Her research interests center on forests and people, specifically how rural households utilize forests for subsistence and livelihood goals. Since 1997 she has worked mainly on the floodplain landscapes of Amazonia, and her doctoral work was on the natural history of a floodplain specialist tree that is managed in agricultural systems. She has worked on questions related to timber production in smallholder farming systems, and the policy and regulatory conditions that allow for rural producers' legal engagement in timber markets.

She is also interested in educational research, and specifically on how learning occurs in field-based settings.

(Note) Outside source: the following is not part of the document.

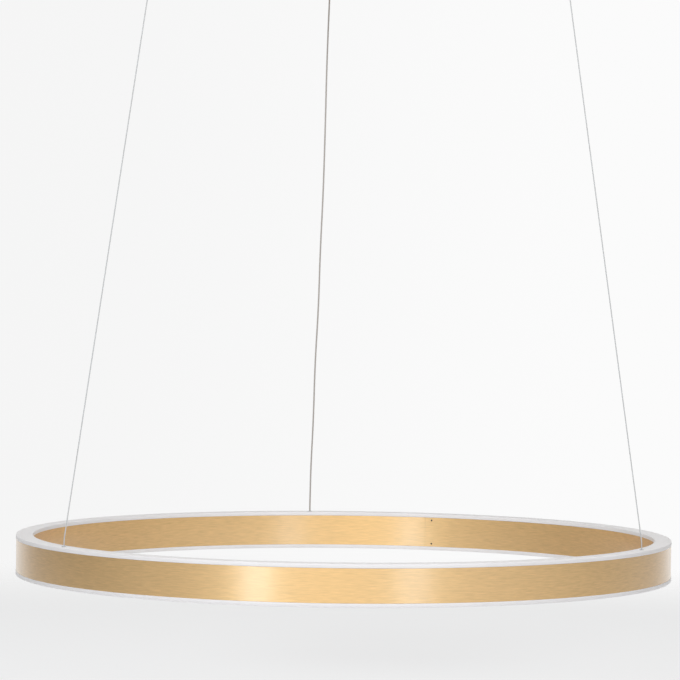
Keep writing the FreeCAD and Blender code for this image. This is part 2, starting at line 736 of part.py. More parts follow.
def gripper(side):
    """A ball gripper: a tapered body, a plunger that carries the balls, its spring and the
    stopper above it. Pushing the plunger up frees the strand. Heights are above the collar."""
    strand_radius = STRANDS[side]
    plunger = f"({strand_radius} + plunger_bore_play + plunger_wall)"
    bore = f"({plunger} + plunger_fit)"
    cavity = f"({plunger} + cavity_margin)"
    cavity_low = f"({TAPER_LOW} + ({cavity} - {bore}) / taper_slope)"
    ball_centre = f"({strand_radius} + ball_gap + ball_radius)"
    reach = f"({ball_centre} + (ball_radius + ball_gap) * sqrt(1 + taper_slope ^ 2) - {bore})"
    ball_level = f"({TAPER_LOW} + {reach} / taper_slope)"
    flange_low = f"({cavity_low} + flange_lift)"
    flange_high = f"({flange_low} + plunger_flange)"
    seat = gripper_seat(side, "0")

    body = turned(f"gripper_body_{side}", [
        (bore, GRIPPER_TIP),
        ("collar_tip_radius", GRIPPER_TIP),
        ("collar_radius", "-collar_length"),
        ("collar_radius", "0"),
        ("neck_radius", "0"),
        ("neck_radius", "neck_length"),
        (cavity, "neck_length"),
        (cavity, cavity_low),
        (bore, TAPER_LOW),
    ])
    place(body, *seat)

    nose = turned(f"release_plunger_{side}", [
        (f"{strand_radius} + plunger_bore_play", NOSE_TIP),
        (plunger, NOSE_TIP),
        (plunger, flange_low),
        (f"{cavity} - flange_play", flange_low),
        (f"{cavity} - flange_play", flange_high),
        (f"{strand_radius} + plunger_bore_play", flange_high),
    ])
    hole = [("0", ball_level, "ball_radius + plunger_hole_play")]
    pocket = cut_holes(nose, "YZ_Plane", hole, reach=f"{plunger} + cut_margin", backwards=True)
    pattern = nose.newObject("PartDesign::PolarPattern", f"{nose.Name}_holes")
    pattern.Originals = [pocket]
    pattern.Axis = (origin_part(nose, "Z_Axis"), [""])
    pattern.Angle = 360
    tie(pattern, Occurrences="ball_count")
    nose.Tip = pattern
    place(nose, *seat)

    stopper = turned(f"gripper_stopper_{side}", [
        (f"{strand_radius} + plunger_bore_play", "neck_length - stopper_length"),
        (f"{cavity} - stopper_fit", "neck_length - stopper_length"),
        (f"{cavity} - stopper_fit", "neck_length"),
        (f"{strand_radius} + plunger_bore_play", "neck_length"),
    ])
    place(stopper, *seat)

    balls = []
    for i in range(round(value("ball_count"))):
        ball = doc.addObject("Part::Sphere", f"ball_{side}_{i + 1}")
        tie(ball, Radius="ball_radius")
        x, y = around(ball_centre, f"360 * {i} / ball_count")
        place(ball, f"{seat[0]} + {x}", f"{seat[1]} + {y}", f"{ball_level} - {DEPTHS[side]}")
        balls.append(ball)
    group(f"gripper_balls_{side}", balls)

    gripper_spring(side, cavity, flange_high)


def gripper_spring(side, cavity, flange_high):
    """The coil spring between the plunger's flange and the stopper, swept one turn at a time."""
    wire = value("spring_wire")
    coil = value(f"{cavity} - flange_play") - wire
    low = value(flange_high) + wire
    high = value("neck_length - stopper_length") - wire
    helix = Part.makeLongHelix((high - low) / value("spring_turns"), high - low, coil)
    circle = Part.Wire(Part.Circle(Vector(coil, 0, 0), Vector(0, 1, 0), wire).toShape())
    solid = Part.Wire(helix.Edges).makePipeShell([circle], True, True)
    spring = free_shape(f"gripper_spring_{side}", solid)
    x, y, _ = gripper_seat(side, "0")
    place(spring, x, y, f"{flange_high} + spring_wire - {DEPTHS[side]}")


def lock_nuts():
    """The nut that clamps each gripper to its floor."""
    nuts = []
    for side in SIDES:
        start = gripper_seat(side, FLOORS[side])
        solid = hexagon(f"lock_nut_{side}_hexagon", "lock_nut_radius", "lock_nut_height", *start)
        hole = rod(f"lock_nut_{side}_hole", "neck_radius", "lock_nut_height", *start)
        nuts.append(less(f"lock_nut_{side}", solid, hole))
    group("gripper_lock_nuts", nuts)


def ceiling_cup(side):
    """A turned cup over a threaded base. The base is screwed to the ceiling first."""
    x, y = around("fixing_circle_radius", FIXINGS[side])
    base = turned(f"ceiling_base_{side}", [
        ("fixing_hole_radius", "0"),
        ("base_radius", "0"),
        ("base_radius", "-base_thickness"),
        ("fixing_hole_radius + countersink_depth", "-base_thickness"),
        ("fixing_hole_radius", "countersink_depth - base_thickness"),
    ])
    place(base, x, y)
    inside = "base_radius + base_fit"
    cup = turned(f"ceiling_cup_{side}", [
        (inside, "-rim_gap"),
        ("cup_radius", "-rim_gap"),
        ("cup_radius", "cup_chamfer - cup_depth"),
        ("cup_radius - cup_chamfer", "-cup_depth"),
        ("neck_radius + neck_fit", "-cup_depth"),
        ("neck_radius + neck_fit", "cup_floor - cup_depth"),
        (inside, "cup_floor - cup_depth"),
    ])
    place(cup, x, y)


# Inside the canopy, X and Y are measured from the canopy's own axis.
CANOPY_X, CANOPY_Y = around("fixing_circle_radius", FIXINGS["back"])
FLOOR = "(canopy_floor - canopy_depth)"
LEG = "(sqrt((canopy_radius - canopy_wall) ^ 2 - (bar_width / 2) ^ 2) - bar_play)"
ENTRY = f"({FLOOR} + lead_entry_height)"
POLES = (-1, 0, 1)


def under_canopy(x, y):
    return f"{CANOPY_X} + {x}", f"{CANOPY_Y} + {y}"


def edges_at(shape, radius, height):
    """Names of the circular edges of that radius at that height."""
    found = []
    for i, edge in enumerate(shape.Edges):
        ring = edge.Curve
        if not isinstance(ring, Part.Circle):
            continue
        if abs(ring.Radius - radius) < 0.01 and abs(ring.Center.z - height) < 0.01:
            found.append(f"Edge{i + 1}")
    return found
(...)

Sears has published widely on her research in a number of academic journals and books.

Sears joined the SFS head office in 2007 as dean. Prior to that she served on the SFS board for four years, and long before that was an SFS student.  She said, "The SFS course set me on a path to work in the Neotropics, where I have been working ever since. I conducted ethnobotanical research in Mexico, Costa Rica and Ecuador. At Yale FES my interest shifted to forest resource management, and I have been working on small-scale forest production systems with smallholder farmers in Amazonia since 1997."

She has received a number of honors including a 2007 Fulbright award for teaching and research in Peru and a 2006-07 Tinker Foundation Institutional Grant for "A Household Forestry Program for Ucayali Province (Peru)."